San Jose, CA – On October 15, the U.S. Treasury department said that the federal government budget deficit for Fiscal Year 2018 soared 17% from the previous year, to $779 billion. This was equal to 3.9% of the Gross Domestic Product, or GDP, the official measure of total production of goods in services in the United States in a year.

The growing deficit was driven by the December 2017 corporate tax cut, as corporate income tax revenues fell 31% despite booming profits. In contrast, individual income tax revenues actually rose 1%, showing again that the December 2017 tax cut was all about cutting taxes for big business, not for workers.

U.S. government spending also rose, with the most important being interest on the debt and more military spending. Interest payments went up $65 billion, 14% more than the year before as the Federal Reserve raised interest rates. Military spending went up $32 billion, 6% more than the year before as the U.S. strains to prepare for wars in Asia, the Middle East, Africa, and even Europe to defend the U.S. empire.

What is most striking about the growing federal government budget deficit is that it is happening in a time where the official unemployment rate is below 4%. The last time that this happened in 2000, under President Clinton, the federal budget was in a surplus equal to 2.3% of GDP. Adjusted for inflation and economic growth, this is equivalent to tax revenues exceeding spending by $450 billion! Before that, in 1969, the federal government budget surplus was smaller, at only 0.3% of GDP or $60 billion today.

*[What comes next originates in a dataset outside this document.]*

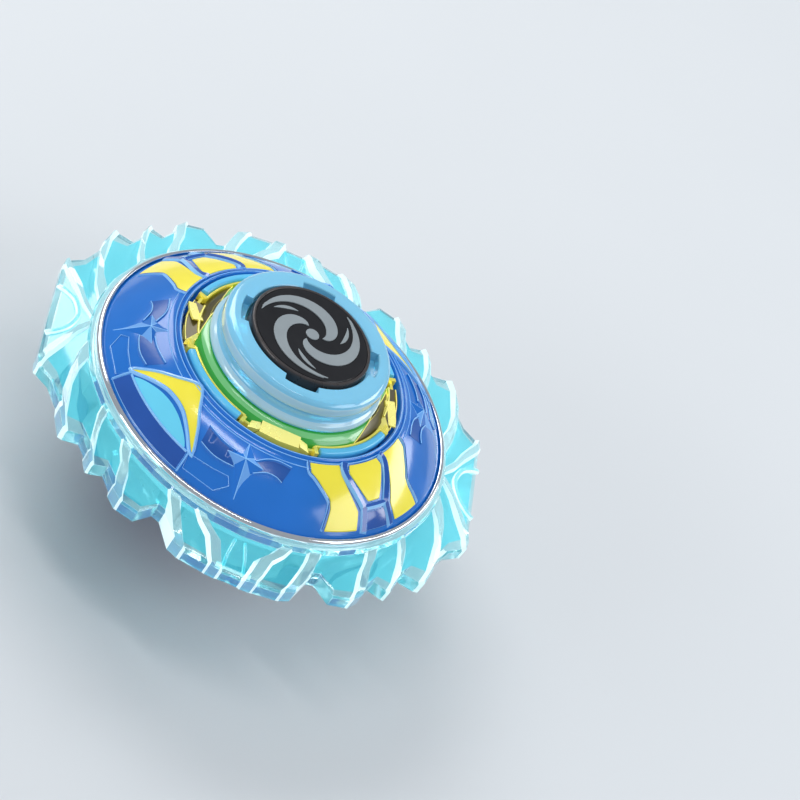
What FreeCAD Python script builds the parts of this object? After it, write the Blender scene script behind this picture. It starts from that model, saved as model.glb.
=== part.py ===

But this was during Vietnam War, which was much more expensive than all the wars that the U.S. has going today.

Tax cuts for corporations and the rich have been done before by the Republicans. Under Reagan, the Republicans promised that lower taxes would increase tax revenues. Instead the budget deficit soared and the Republicans used this to try to take a knife to carve away at social programs. Last year Trump and the Republicans cut taxes for corporations and the rich promising the same. Now the deficit has ballooned, and Trump has proposed to take an axe to social programs such as student loan forgiveness, food stamps, welfare and disability benefits. After failing to take down the Affordable Care Act (ACA or Obamacare) Republican House leader Paul Ryan has used the growing deficit to call for cuts in the two largest health care programs: Medicare (for seniors and the disabled) and Medicaid (for low income families and individuals). If the Republicans can keep control of the House and Senate in the upcoming November midterm election, their agenda is clear.